As the number of COVID-19 cases continues to rise exponentially across the country, regular life as we knew it seems to be turning into a distant memory.
This sentiment is especially true for local restaurant owners, who are greeted by deserted tables rather than the usual hustle and bustle of serving customers. Due to mitigation efforts by Gov. Tom Wolf to help stop the spread of the virus, eateries were forced to either shut down temporarily or quickly adapt to curbside takeout and delivery.
Despite having their own anxieties about what the future holds for themselves and their employees, several area restaurant owners are taking steps to aid community members during this public health emergency.
A prime example is Jason Green, owner of Jay’s Steak & Hoagie Joint, located at 1205 Highland Ave., Langhorne. While many locations are doing anything they can to keep operations running, Green decided closing his business’s doors and paying his employees for two weeks was the smartest move. Two staff members are high-risk (one is 73 years old and another has chronic obstructive pulmonary disease), and others reside with elderly parents.
“We figured it was for everyone’s best interest to listen to what the government said and sit back and breathe for two weeks,” Green said.
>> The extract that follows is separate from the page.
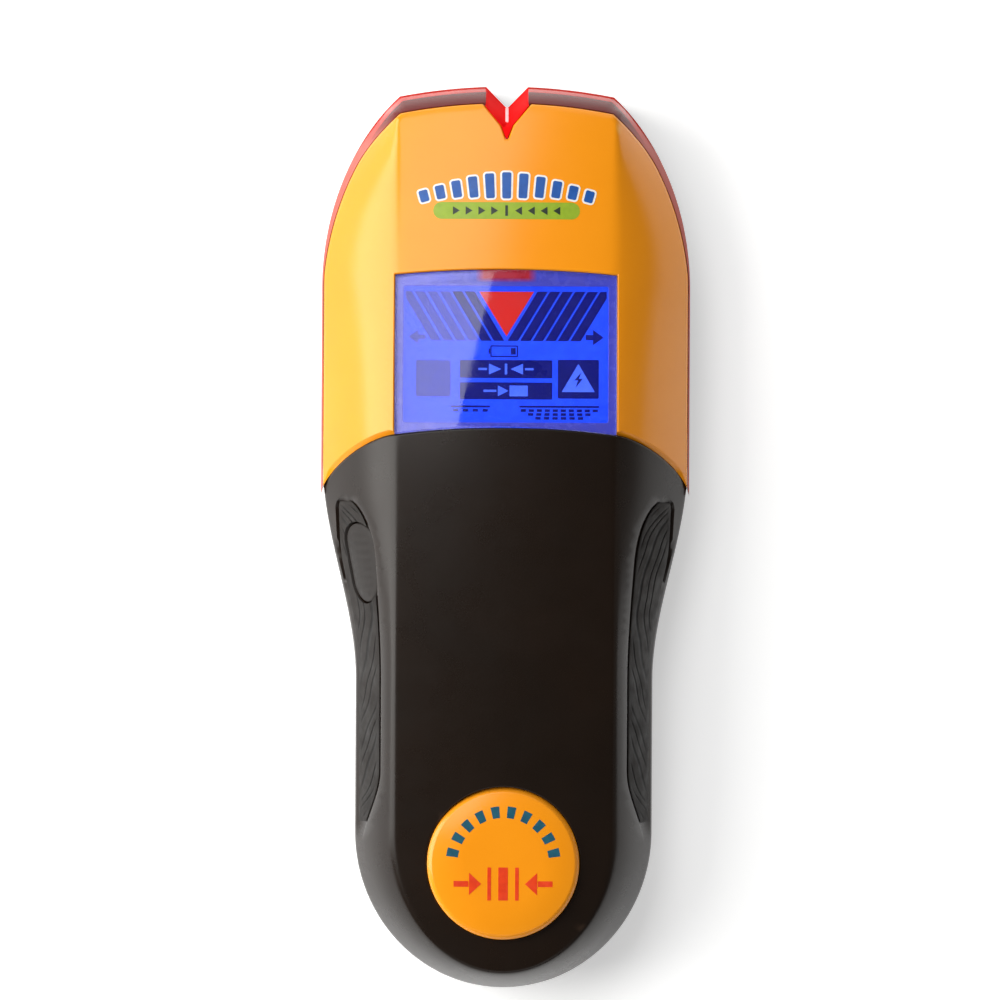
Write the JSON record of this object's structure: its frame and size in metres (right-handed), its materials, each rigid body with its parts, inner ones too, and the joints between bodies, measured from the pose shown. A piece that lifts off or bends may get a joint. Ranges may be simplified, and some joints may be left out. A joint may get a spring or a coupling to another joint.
{
  "type": "stud finder",
  "caption": "Handheld stud finder with a waisted grip, see-through red nose with a V notch and spotlight, backlit display, side power button and sliding battery door.",
  "frame": {"origin": "centre of the footprint on the sensing face, which the finder lies on", "axes": "+Y towards the notched nose, +Z out of the display, +X to the right of a person reading the display"},
  "size_m": [0.07, 0.1713, 0.033],
  "materials": {
    "black_plastic": "fine grained satin",
    "yellow_plastic": "glossy",
    "red_lens": "see-through, polished",
    "clear_window": "polished",
    "black_rubber": "matte, grooved",
    "white_plastic": "moulded",
    "clear_plastic": "polished",
    "lcd": "polished",
    "board_green": "solder mask",
    "copper": "bare",
    "chip_black": "moulded",
    "bright_metal": "plated",
    "gold": "plated",
    "blue_sleeve": "shrink sleeve",
    "ceramic": "fired",
    "zebra_rubber": "layered",
    "led_red": "see-through",
    "battery_wrap": "printed film",
    "wire_red": "sleeve",
    "wire_black": "sleeve"
  },
  "bodies": {
    "casing": {"back_housing": "black_plastic", "top_cover": "yellow_plastic", "handle_cover": "black_plastic", "nose_lens": "red_lens", "display_window": "clear_window", "left_grip": "black_rubber", "right_grip": "black_rubber", "badge_disc": "yellow_plastic", "lcd_glass": "lcd", "lcd_frame": "white_plastic", "backlight_panel": "white_plastic", "lcd_contact_strips": "zebra_rubber", "backlight_leds": "white_plastic", "main_board": "board_green", "microcontroller": "chip_black", "surface_parts": "ceramic", "capacitors": "blue_sleeve", "crystal": "bright_metal", "sensor_board": "board_green", "sensor_plates": "copper", "board_header": "gold", "buzzer": "chip_black", "pointer_led": "led_red", "beam_guide": "clear_plastic", "power_switch": "chip_black", "battery": "battery_wrap", "battery_terminals": "bright_metal", "battery_snap": "chip_black", "snap_contacts": "bright_metal", "positive_lead": "wire_red", "negative_lead": "wire_black", "housing_screws": "bright_metal", "board_screws": "bright_metal"},
    "power_button": {"power_button": "black_rubber"},
    "switch_plunger": {"switch_plunger": "white_plastic"},
    "battery_door": {"battery_door": "black_plastic"}
  },
  "joints": [
    {"name": "power_button_press", "type": "slide", "parent": "casing", "child": "power_button", "axis": [1, 0, 0], "range_m": [0, 0.001], "stiffness_N_per_m": 1500, "springref_m": -0.0004},
    {"name": "switch_plunger_press", "type": "slide", "parent": "casing", "child": "switch_plunger", "axis": [1, 0, 0], "range_m": [0, 0.001]},
    {"name": "battery_door_slide", "type": "slide", "parent": "casing", "child": "battery_door", "axis": [0, -1, 0], "range_m": [0, 0.022]}
  ],
  "couplings": [
    {"joint": "switch_plunger_press", "follows": "power_button_press", "ratio": 1}
  ]
}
This decision was a monetary loss for Green, but that didn’t stop him from giving back. With the prospect of some food potentially going to waste, Green donated meat and other items to Parkland Community Church, which is collecting food to help individuals who don’t want to leave their homes.
Additionally, Green distributed $1,000 in $5 “Jay Bucks” to people who donated to Levittown’s ERA Food Pantry. These gift cards can be used at the sandwich shop once it reopens.
With the pandemic most likely lasting longer than two weeks, Green has plans to launch a food truck and sell cheesesteaks to truckers at rest stops.
“A few of my employees said they’d join in those efforts if that’s the route I’m going,” Green said. “I gave them two weeks in the hopes that the government would have a system in place for them after that in case it was to get worse. They know that as soon as we get the thumbs up to come back to work, we’ll come back to work.”
As for Alex Nalbandian, owner of Iron Oven, located at 1134 Street Road, Southampton, he’s pulling strings with the restaurant’s distributors to obtain coveted items for neighbors.
“I keep seeing a lot of posts about how a lot of people can’t get stuff like toilet paper, paper towels, wipes. That stuff is hard to come by right now,” he said.
Those in need can let Nalbandian know which items they require, including paper products and groceries, such as eggs and meat. He’ll then place the order and let them know when it’s ready to be picked up.
“Hopefully, as long as people need it, I can get it,” he said.
Currently, Iron Oven is offering curbside takeout and delivery, from noon to 8 p.m., Monday through Sunday.
“We’ve been wrestling with this every hour of every day, whether to stay open or not. I’ve been doing everything I can,” Nalbandian said. “The whole world is in our boat, which I think that’s never happened before. It’s crazy. It really is crazy and something I never thought I’d see in my life. We just have to get through it together. If we all just help each other, we’ll get there.”
The coronavirus situation continues to evolve on an hourly basis. Some of this information may have changed. Please check with individual businesses for updates.